The artist herself views these radical striations as questioning the very concept of space and place itself. Her images are filtered into, and experimented upon, with an iPad - thereafter retranslated back onto the painterly plane. What she refers to as "abstraction that toys with figurative traditions," interesting that she refers to the figurative - possibly, injecting herself as the omniscient creator, the one responsible for this radical new landscape composition.

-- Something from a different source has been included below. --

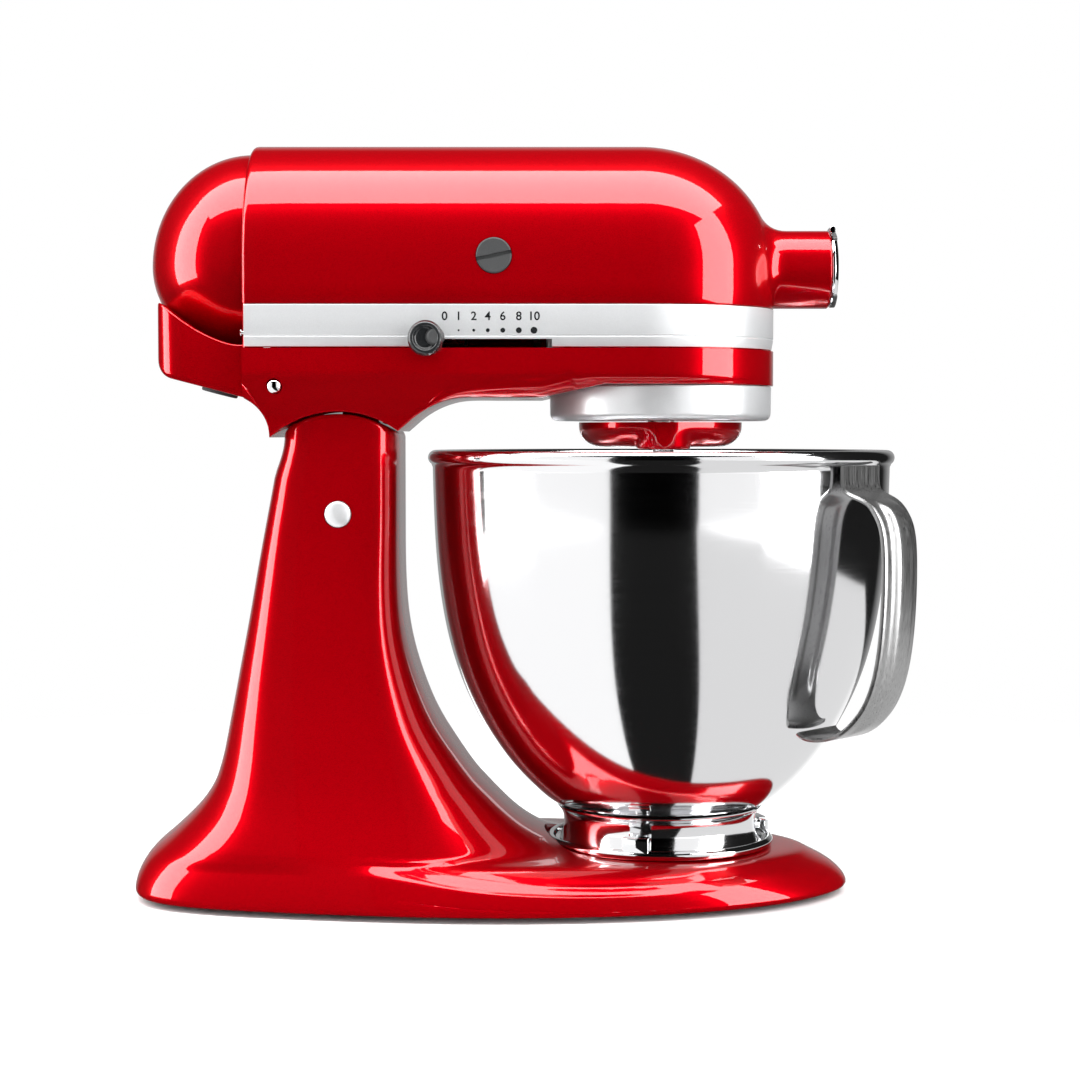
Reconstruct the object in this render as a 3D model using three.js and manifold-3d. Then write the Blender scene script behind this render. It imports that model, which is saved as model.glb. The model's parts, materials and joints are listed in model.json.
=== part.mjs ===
// Tilt-head stand mixer, modelled piece by piece in millimetres.
// +X is the front (the bowl side), +Z is up, and the origin is at floor level under the middle
// of the whole machine. The head tilts about a pin in the top of the pedestal, and a motor in
// the head turns a planetary gear head and a power outlet at the front through a gear train.

import * as THREE from "three";
import { mergeVertices } from "three/addons/utils/BufferGeometryUtils.js";
import Module from "manifold-3d";

const wasm = await Module();
wasm.setup();

// ---------------------------------------------------------------- driving dimensions
const gap = 0.3; // clearance between pieces that touch
const bowlX = 68; // vertical axis of the bowl and of the planetary head
const pedestalX = -80; // vertical axis that the stand's outlines are drawn around
const hinge = { x: -81, z: 180, pinRadius: 6, topRadius: 45.7 };
const lock = { x: -108.7, z: 238, radius: 3.2 };
const wall = 4.5; // thickness of the castings

const head = {
  rear: -123,
  half: 57,
  noseX: 58, // where the straight sides end and the rounded front begins
  noseLength: 63.2,
  shoulderZ: 294.4, // the sides are upright below this height
  topZ: 351.4,
  seamZ: 255.2, // top of the lower housing
};
const band = { low: 255.8, high: 274.8, depth: 1.6 };
const drip = { radius: 52.3, low: 222.7, high: 238.8 };
const hub = { z: 294, radius: 18.3, bore: 13.5, start: 100, end: 147 };
const motor = { z: 296.5, statorRadius: 44, statorBore: 27.5, coreRadius: 26.5, commutatorX: -9.7 };

const planetary = { radius: 38.5, low: 210.3, high: 222, beaterOffset: 28 };
const ringGear = { teeth: 36, pitch: 42, low: 226, high: 236 };
const pinion = { teeth: 12, pitch: 14 };
const spurGear = { teeth: 24, pitch: 25.34, low: 255.5, high: 262.5 };
const spurPinion = { teeth: 12, pitch: 12.67 };
const wormWheel = { teeth: 24, pitch: 19.2, width: 7, x: 40, y: 25.7 };
const worm = { pitch: 6.5, root: 4.7, tip: 7.8, length: 30, lead: 2 * Math.PI * 1.6 };
const bevel = { teeth: 16, pitch: 20, inner: 0.72 };

const bowl = { rimRadius: 110, rimZ: 209, floorZ: 42, sheet: 1.2, footRadius: 46.5, footLow: 24.6 };
const plate = { radius: 54, low: 22.3, high: 24.3, rim: 26 };
const handle = { turn: THREE.MathUtils.degToRad(-39), width: 30, strap: 2.6 };
const grommet = { x: -143, y: 20, z: 238.6, tilt: 14.6 }; // square to the scoop's sloping underside
const speed = { knobX: -39.8, knobZ: 259, knobRadius: 8, travel: 42, slotEnd: 16.4 };

// ---------------------------------------------------------------- finishes
const finish = (color, roughness, metalness) =>
  new THREE.MeshStandardMaterial({ color, roughness, metalness });
const redLacquer = () => finish(0xc8000f, 0.25, 0.5);
const polishedSteel = () => finish(0xd8d8d8, 0.12, 1);
const satinSilver = () => finish(0xc9cbcd, 0.4, 0.9);
const castAluminium = () => finish(0xa9acb0, 0.55, 0.9);
const gearSteel = () => finish(0x85888c, 0.4, 1);
const bronze = () => finish(0xb07a3a, 0.45, 1);
const copper = () => finish(0xb4653a, 0.4, 1);
const blackGloss = () => finish(0x141414, 0.2, 0);
const blackMatte = () => finish(0x1c1c1c, 0.7, 0);
const rubber = () => finish(0x2a2a2a, 0.9, 0);
const carbon = () => finish(0x333333, 0.8, 0);

// ---------------------------------------------------------------- geometry helpers

/** Signed volume of an indexed triangle mesh; negative when the faces point inwards. */
function signedVolume(positions, index) {
  let volume = 0;
  for (let i = 0; i < index.length; i += 3) {
    const [a, b, c] = [index[i] * 3, index[i + 1] * 3, index[i + 2] * 3];
    volume += positions[a] * (positions[b + 1] * positions[c + 2] - positions[b + 2] * positions[c + 1]);
    volume += positions[a + 1] * (positions[b + 2] * positions[c] - positions[b] * positions[c + 2]);
    volume += positions[a + 2] * (positions[b] * positions[c + 1] - positions[b + 1] * positions[c]);
  }
  return volume / 6;
}

/** Turns a geometry into a closed solid with shared vertices and outward faces. */
function solid(geometry) {
  const bare = geometry.clone();
  bare.deleteAttribute("normal");
  bare.deleteAttribute("uv");
  const merged = mergeVertices(bare, 1e-4);
  const positions = merged.attributes.position.array;
  const kept = [];
  const index = merged.index.array;
  for (let i = 0; i < index.length; i += 3) {
    const [a, b, c] = [index[i], index[i + 1], index[i + 2]];
    if (a !== b && b !== c && c !== a) kept.push(a, b, c);
  }
  if (signedVolume(positions, kept) < 0) {
    for (let i = 0; i < kept.length; i += 3) [kept[i], kept[i + 1]] = [kept[i + 1], kept[i]];
  }
  return new wasm.Manifold(
    new wasm.Mesh({
      numProp: 3,
      vertProperties: new Float32Array(positions),
      triVerts: new Uint32Array(kept),
    }),
  );
}

/** A solid back as three.js geometry. */
function surface(body) {
  const mesh = body.getMesh();
  const geometry = new THREE.BufferGeometry();
  geometry.setAttribute("position", new THREE.BufferAttribute(new Float32Array(mesh.vertProperties), 3));
  geometry.setIndex(new THREE.BufferAttribute(new Uint32Array(mesh.triVerts), 1));
  geometry.computeVertexNormals();
  return geometry;
}

/** Joins the first solid with all the others. */
const join = (first, ...others) => others.reduce((sum, other) => sum.add(other), first);

/** Cuts every other solid out of the first. */
const cut = (first, ...tools) => tools.reduce((rest, tool) => rest.subtract(tool), first);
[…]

Her bucolic scenes have become riotous and anarchic, imbued with a complexity of symbols that - be they random or intentional - seem to provoke profound questions into the nature of (landscape) painting, image creation, and yes, even the vast terrain of AI and random computer generation. These so-called 'politics of perception' are equally charged with Quiñonez's understanding of space and her unique relationship to place, which striated with layers of cultural meaning related to her sense of displacement and confusion. 
 
"Nature held at arm’s length denatured as artifice. Filtered hyperpastoral, picturesque complexity." However one prefers to describe these works, the one certainty is that they are laden with social, cultural, and contemporary meaning. Be it her elusive and subjective method of 'capturing' a landscape" of her concern with the politics of perception. "What technologies have shaped [our relationship to nature], and how are the filters and effects of a terminally online culture altering the way we look at the landscape?"
 
 

 

MYRNA QUIÑONEZ (b. 1987, Los Mochis, Sinaloa, Mexico) currently lives and works in Bristol. Quiñonez graduated from Guanajuato University in 2011.

 

Solo exhibitions include: The Horizon Pulled Me Close, BEERS London, London (2024); The Picturesque, Pound Arts, Corsham, UK (2023); Landscape Synthesis, Cass Art, Bristol, UK (2020); Site, Don Quixote Iconographic Museum, Guanajuato, Mexico (2019); Síntesis de un Trayecto, Galería Dos Topos, Leon, Mexico (2019); El Cine Mexicano de la Época de Oro, Asamblea Legislativa del Distrito Federal, Mexico City, Mexico (2018) and Distance, Gene Byron Museum, Guanajuato, Mexico (2018).

 

Group exhibitions include: Landscape, Reimagined, presented by BEERS, Saatchi Gallery, London (2024), South by South West, Burr Johns International, London, UK (2024); Más allá de la Imagen II, Trapo Galería, San Miguel de Allende, Mexico (2023); A Quiet Place, Galería Jesús Gallardo, Teatro Manuel Doblado, Leon, Mexico (2020); Intersections, The Painting Center, New York, USA (2019); Nueve de Guanajuato, Casa Diego Rivera Museum, Guanajuato, Mexico (2019); Maker Heights Collective, The Old Ship, Cornwall, UK (2019); A Quiet Place, Trap Galería, San Miguel de Allende, Mexico (2019); Esto es Ahora, Contemporary Art Auction, Morton Subastas, Mexico City (2019) and Lotería de la Apariencia, Galería Dos Topos, Leon, Mexico (2019).

 

Fairs include: Contemporary Art Fair, Queretaro, Mexico (2019).